11月のある日、冷たい風が吹きすさぶなかで一人、九羽の鴨を捕獲し、防水服を着たまま父ジョンが働く玉突き場に向かうヘンリー・レーデラー。そこにはブラックジャック賭博の元締めをしているシュメックビアや理髪師のシュッティ、シュメックビアの用心棒を務めるエドワーズ他、いつもの面々がいた。
その玉突き場は父と母が結婚した頃から経営していたが、それから30年というもの、ジョンには恥ずかしくない職場で働いてもらいたいという一心で、母は彼をこの場所に寄せ付けようとしなかった。しかし、6週間ほど前に母が他界。その後ほどなく、父はこの古ぼけた場所に戻ってきてしまう。

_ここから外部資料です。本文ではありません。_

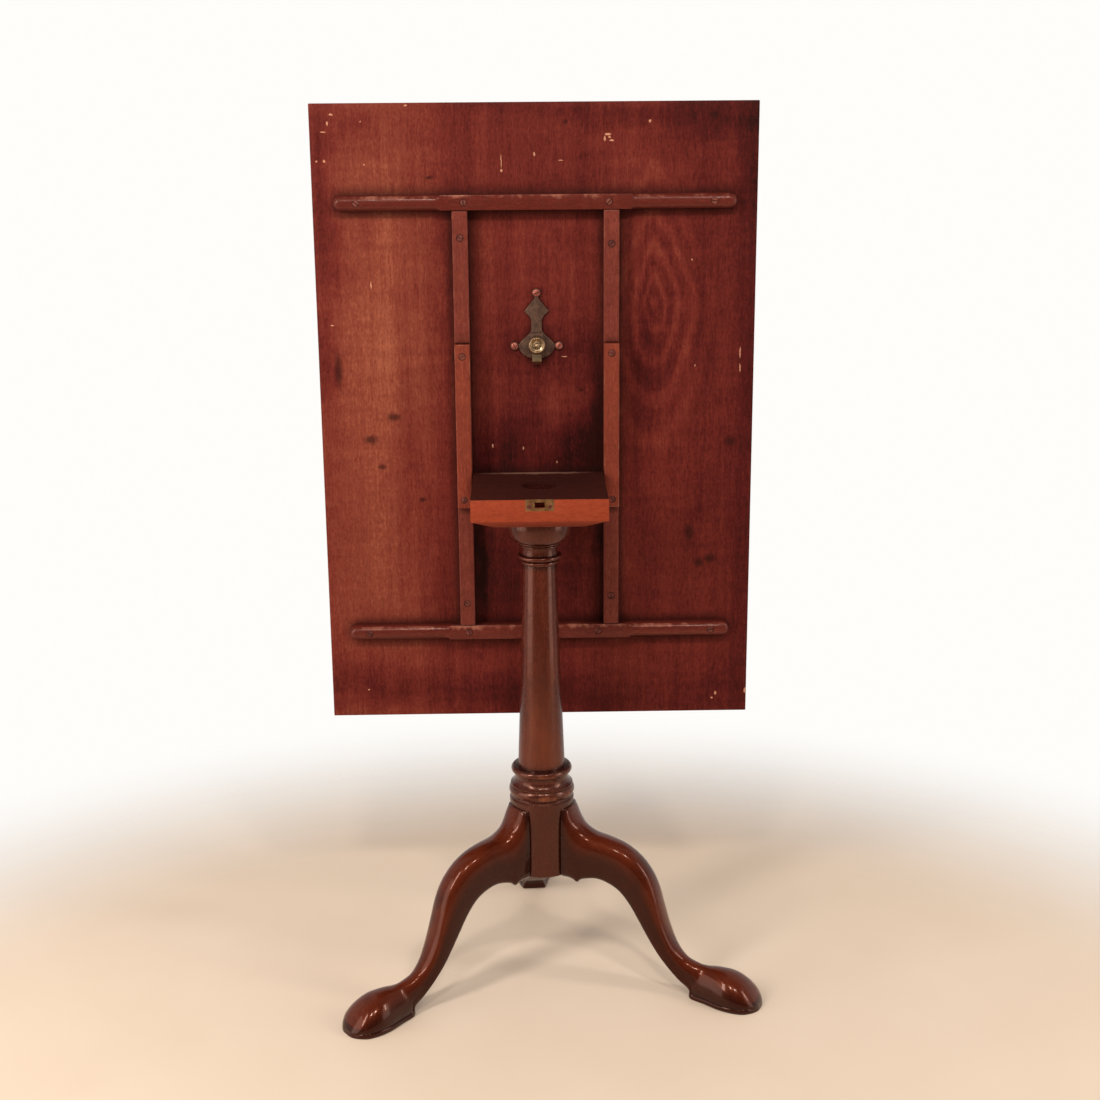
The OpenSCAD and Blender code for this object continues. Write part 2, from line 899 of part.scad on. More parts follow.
module latch_spring() {
    count = floor(spring_turns * spring_steps);
    points = [for (k = [0 : count], i = [0 : spring_sides - 1]) spring_point(k / count, i)];
    sides = [
        for (k = [0 : count - 1], i = [0 : spring_sides - 1])
            let (a = k * spring_sides + i, b = k * spring_sides + (i + 1) % spring_sides)
            each [[a, b, b + spring_sides], [a, b + spring_sides, a + spring_sides]]
    ];
    caps = [
        [for (i = [spring_sides - 1 : -1 : 0]) i],
        [for (i = [0 : spring_sides - 1]) count * spring_sides + i]
    ];
    color(spring_steel)
        on_underside()
            translate([0, bolt_end, bolt_lift + bolt_thickness / 2])
                polyhedron(points = points, faces = concat(sides, caps), convexity = 8);
}

column();
tenon_wedge();
pivot_block();
left_leg();
right_leg();
rear_leg();
strike_plate();
strike_screws();
top_board();
upper_cross_batten();
lower_cross_batten();
left_upper_bearer();
right_upper_bearer();
left_pivot_bearer();
right_pivot_bearer();
left_lower_bearer();
right_lower_bearer();
cross_batten_screws();
plain_bearer_screws();
pivot_bearer_screws();
latch_plate();
latch_case();
latch_spring();
latch_screws();
latch_bolt();
latch_knob();
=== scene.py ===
import json
import math

import bmesh
import bpy
from mathutils import Matrix, Vector, noise


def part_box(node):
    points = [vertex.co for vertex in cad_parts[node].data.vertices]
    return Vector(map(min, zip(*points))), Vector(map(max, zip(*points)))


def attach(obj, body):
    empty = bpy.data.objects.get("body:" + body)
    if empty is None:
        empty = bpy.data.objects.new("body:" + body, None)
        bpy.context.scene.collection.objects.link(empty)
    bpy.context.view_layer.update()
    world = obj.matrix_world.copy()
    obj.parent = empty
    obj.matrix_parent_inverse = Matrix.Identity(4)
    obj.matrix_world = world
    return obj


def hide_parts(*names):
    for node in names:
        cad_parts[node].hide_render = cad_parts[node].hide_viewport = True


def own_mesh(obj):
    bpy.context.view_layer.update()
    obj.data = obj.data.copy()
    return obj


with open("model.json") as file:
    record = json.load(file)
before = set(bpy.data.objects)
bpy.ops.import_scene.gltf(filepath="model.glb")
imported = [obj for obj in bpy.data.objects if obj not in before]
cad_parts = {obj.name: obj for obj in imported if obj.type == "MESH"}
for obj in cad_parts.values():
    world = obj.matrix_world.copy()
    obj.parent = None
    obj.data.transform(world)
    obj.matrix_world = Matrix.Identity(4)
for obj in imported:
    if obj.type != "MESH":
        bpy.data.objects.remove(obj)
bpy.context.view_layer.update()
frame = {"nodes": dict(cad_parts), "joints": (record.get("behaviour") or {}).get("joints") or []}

# A mahogany tilt top table with its top tipped up, so that the underside shows.

MM = 0.001

# ---- places, all from the frame ----

JOINTS = {j["name"]: j for j in frame["joints"]}
PIVOT = Vector(JOINTS["top_tilt"]["pos_m"])
BOARD_LOW, BOARD_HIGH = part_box("top_board")
BLOCK_LOW, BLOCK_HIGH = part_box("pivot_block")
COLUMN_LOW, COLUMN_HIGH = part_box("column")
WEDGE_LOW, WEDGE_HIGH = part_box("tenon_wedge")
AXIS_X = (WEDGE_LOW.x + WEDGE_HIGH.x) / 2
AXIS_Y = (WEDGE_LOW.y + WEDGE_HIGH.y) / 2
UNDERSIDE_Y = BOARD_LOW.y
BLOCK_BOTTOM = BLOCK_LOW.z
COLUMN_BOTTOM = COLUMN_LOW.z
TENON_TOP = COLUMN_HIGH.z
OUTWARD = Vector((0, -1, 0))   # the way that the underside faces at rest

# ---- sizes that the frame doesn't give ----

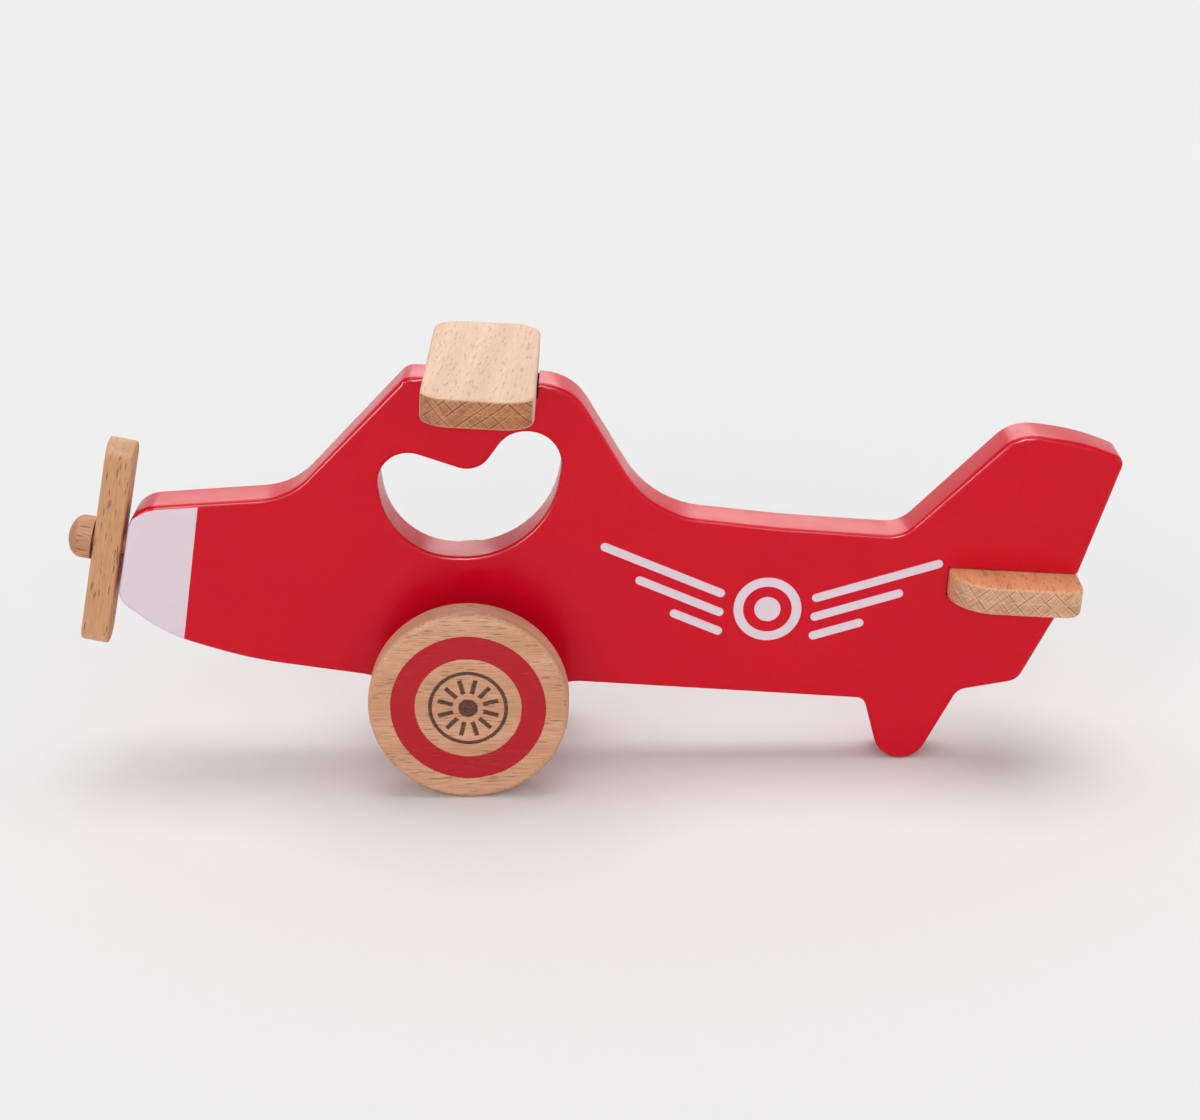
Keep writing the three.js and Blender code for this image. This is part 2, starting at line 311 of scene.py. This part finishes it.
SEED_STEPS = (1.0, 1.7, 2.3)    # shift of the patterns along the three axes for each unit of seed


class Beech:
    """Beech with its grain along the first axis: bands, fibres, short dark flecks and sawn ends.

    A fleck is given as its cell's length and width. The step is where the two passes of the saw
    met, in metres up the third axis. Sanding is how much paler the rounds of the edges are.
    """

    def __init__(
        self,
        name,
        axes,
        light,
        dark,
        end,
        seed,
        fleck,
        fleck_chance,
        fleck_depth,
        fibre_depth=0.5,
        saw_depth=0.0,
        saw_step=0.0,
        sanding=0.0,
    ):
        self.material = m = Material(name, specular=0.2)
        self.axes = axes
        self.seed = seed
        shift = [seed * step for step in SEED_STEPS]
        fleck_length, fleck_width = fleck
        fleck_size = (fleck_length, fleck_width, fleck_width)

        bands = m.noise(axes, BAND_SIZE, shift, distortion=0.2)
        self.fibres = m.noise(axes, FIBRE_SIZE, shift, detail=3.0, roughness=0.65)
        flecks = m.specks(m.stretched(axes, fleck_size, shift), FLECK_RADIUS, fleck_chance, seed)
        pores = m.specks(m.stretched(axes, PORE_SIZE, shift), PORE_RADIUS, PORE_CHANCE, seed + 5)

        tone = m.mix(m.between(bands, *NOISE_SPAN), light, dark)
        fibrous = m.between(self.fibres, *FIBRE_SPAN, 0.0, fibre_depth)
        tone = m.mix(fibrous, tone, scaled(dark, FIBRE_SHADE))
        tone = m.mix(m.maths("MULTIPLY", pores, PORE_DEPTH), tone, browned(dark, PORE_SHADE))
        tone = m.mix(m.maths("MULTIPLY", flecks, fleck_depth), tone, browned(dark, FLECK_SHADE))

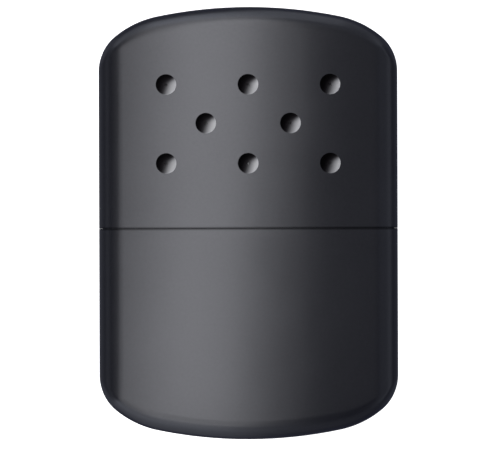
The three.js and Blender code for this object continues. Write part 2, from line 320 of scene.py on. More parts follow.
def vent_finish():
    """The bowls of the vents: black with soot on one side and worn to matt bare metal on the other."""
    finish = Finish("worn_vent", metallic=0.0, specular_ior_level=0.03)
    grain = finish.noise(scale=7000.0, detail=3.0, roughness=0.6)
    worn = finish.attribute(WORN_SIDE) + 0.06 * (grain - 0.5)
    finish.set(base_color=finish.colours(worn, *VENT_TONES))
    finish.set(roughness=0.55 + 0.1 * grain)
    finish.bump(grain, GRAIN_DEPTH, strength=0.5)
    return finish.material


def drawn_steel_finish(name="drawn_steel", soot=0.0):
    """Bare drawn steel: fine lines along the length, faint stains and, inside the lid, a film of soot."""
    dull = (0.30, 0.30, 0.31)
    bright = (0.42, 0.42, 0.42)
    stained = (0.12, 0.11, 0.10)
    finish = Finish(name, metallic=1.0)
    lengthways = finish.stretched(9000.0, 260.0, 9000.0)
    lines = finish.noise(scale=1.0, detail=5.0, roughness=0.65, vector=lengthways)
    stain = finish.noise(scale=140.0, detail=5.0, roughness=0.6)
    film = finish.ramp(stain, 0.35, 0.75) * (0.35 + soot)
    finish.set(base_color=finish.mix(film, finish.mix(lines, dull, bright), stained))
    finish.set(roughness=0.26 + 0.14 * lines + 0.2 * film)
    finish.bump(lines, GRAIN_DEPTH, strength=0.5)
    return finish.material


def heated_steel_finish():
    """Steel that has been hot: straw to brown to blue towards the burner's top, with dull scale."""
    tempered = (
        (0.0, (0.52, 0.51, 0.49)),
        (0.3, (0.50, 0.42, 0.28)),
        (0.52, (0.36, 0.22, 0.15)),
        (0.7, (0.20, 0.17, 0.24)),
        (0.88, (0.20, 0.26, 0.34)),
        (1.0, (0.33, 0.35, 0.37)),
    )
    scaled = (0.16, 0.15, 0.14)
    finish = Finish("heated_steel", metallic=0.95)
    lengthways = finish.stretched(6000.0, 300.0, 6000.0)
    lines = finish.noise(scale=1.0, detail=4.0, roughness=0.6, vector=lengthways)
    patch = finish.noise(scale=260.0, detail=5.0, roughness=0.6)
    height = (finish.along("Y") - CAGE_LOW.y) / (CAGE_HIGH.y - CAGE_LOW.y)
    tint = finish.colours(height + 0.5 * (patch - 0.5), *tempered)
    scale = finish.ramp(finish.noise(scale=900.0, detail=6.0, roughness=0.7), 0.5, 0.75)
    finish.set(base_color=finish.mix(scale * 0.5, tint, scaled))
    finish.set(roughness=0.30 + 0.15 * lines + 0.3 * scale)
    finish.bump(lines + 0.6 * scale, SCALE_DEPTH, strength=0.6)
    return finish.material


def glass_fibre_finish():
    """Grey glass fibre felt that holds the catalyst: matted strands, darker where it's soaked."""
    shade = (0.22, 0.215, 0.205)
    light = (0.60, 0.59, 0.56)
    soaked = (0.16, 0.15, 0.145)
    finish = Finish("glass_fibre", roughness=0.92, metallic=0.0)
    swirl = finish.noise(scale=500.0, detail=2.0)
    lengthways = finish.stretched(5200.0, 1500.0, 5200.0)
    strands = finish.noise(scale=1.0, detail=6.0, roughness=0.7, vector=lengthways)
    tangle = finish.noise(scale=3800.0, detail=6.0, roughness=0.75)
    fibre = finish.ramp(strands * 0.5 + tangle * 0.5 + swirl * 0.1, 0.35, 0.75)
    wet = finish.ramp(finish.noise(scale=330.0, detail=3.0, roughness=0.6), 0.35, 0.7)
    finish.set(base_color=finish.mix(wet * 0.55, finish.mix(fibre, shade, light), soaked))
    finish.bump(fibre, FIBRE_DEPTH, strength=0.8)
    return finish.material


def cotton_finish():
    """Loose cotton: soft cream strands, a little yellowed by fuel."""
    shade = (0.62, 0.60, 0.55)
    white = (0.88, 0.87, 0.83)
    yellowed = (0.74, 0.66, 0.46)
    finish = Finish("loose_cotton", roughness=0.96, metallic=0.0)
    lengthways = finish.stretched(2600.0, 1400.0, 1900.0)
    strands = finish.noise(scale=1.0, detail=6.0, roughness=0.7, vector=lengthways)
    tufts = finish.noise(scale=700.0, detail=5.0, roughness=0.65)
    lint = finish.ramp(strands * 0.6 + tufts * 0.4, 0.3, 0.75)
    fuel = finish.ramp(finish.noise(scale=120.0, detail=3.0), 0.4, 0.75)
    finish.set(base_color=finish.mix(fuel * 0.4, finish.mix(lint, shade, white), yellowed))
    finish.bump(lint, LINT_DEPTH, strength=0.8)
    return finish.material


CHARCOAL = charcoal_finish()
WORN_VENT = vent_finish()
STEEL = drawn_steel_finish()
LID_LINING = drawn_steel_finish("sooty_lining", soot=0.3)
HEATED_STEEL = heated_steel_finish()
GLASS_FIBRE = glass_fibre_finish()
COTTON = cotton_finish()


# Modelling by hand


def deselect_all():
    for thing in bpy.context.selected_objects:
        thing.select_set(False)


def make_active(piece):
    deselect_all()
    piece.select_set(True)
    bpy.context.view_layer.objects.active = piece


def name_piece(name):
    piece = bpy.context.object
    piece.name = name
    piece.data.name = name
    return piece


def select_by(kind, test):
    """In edit mode, selects the faces, edges or points whose middle passes a test."""
    bpy.ops.object.mode_set(mode="EDIT")
    bpy.ops.mesh.select_mode(type={"polygons": "FACE", "edges": "EDGE", "vertices": "VERT"}[kind])
    bpy.ops.mesh.select_all(action="DESELECT")
    bpy.ops.object.mode_set(mode="OBJECT")
    mesh = bpy.context.object.data
    for item in getattr(mesh, kind):
        if kind == "edges":
            a, b = (mesh.vertices[i].co for i in item.vertices)
            middle = (a + b) / 2
        else:
            middle = item.center if kind == "polygons" else item.co
        item.select = bool(test(middle))
    bpy.ops.object.mode_set(mode="EDIT")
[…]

ヘンリーはそのことも含め、生前の母に対する父の接し方に憤りを覚えていたが、それと同時に、こうして父に頼り切ってしまっている現在の自分の生活にも不甲斐なさを感じていた。
ところで、店の常連たちはヘンリーの持ち帰った立派な鴨を見ながら、どのようにそれらを調理するべきかという話題で持ちきりだった。そこでジョンは久しぶりに本格的な昔風の鴨料理を作ろうと提案。長い時間をかけて作られた料理は、みんなにとても評判が良かった。
それは食事中のこと。ジョンは突然母親が使っていた陶器のことについて、ヘンリーに尋ねる。
「おまえはお母さんが使っていた陶器セットのことを覚えているか?」
そして、覚えていないと答える息子に、「青い翼の小鴨が皿にデザインされていて、彼女の大のお気に入りだった」と言うのだった。
父の目が涙で曇っているのに気づき、急に寒気を覚えるヘンリー。そして、ヘンリーは食事の後、これまで言おう、言おうと思っていた言葉をついに口にするのだった。
「わたしは出発します。たぶん今夜に。」
父と息子それぞれの中にある心の襞を淡々と描いた秀作。私も年を取ったということなのか、読んでいて父ジョンの側で物語を追っている自分にふと気付いてしまった。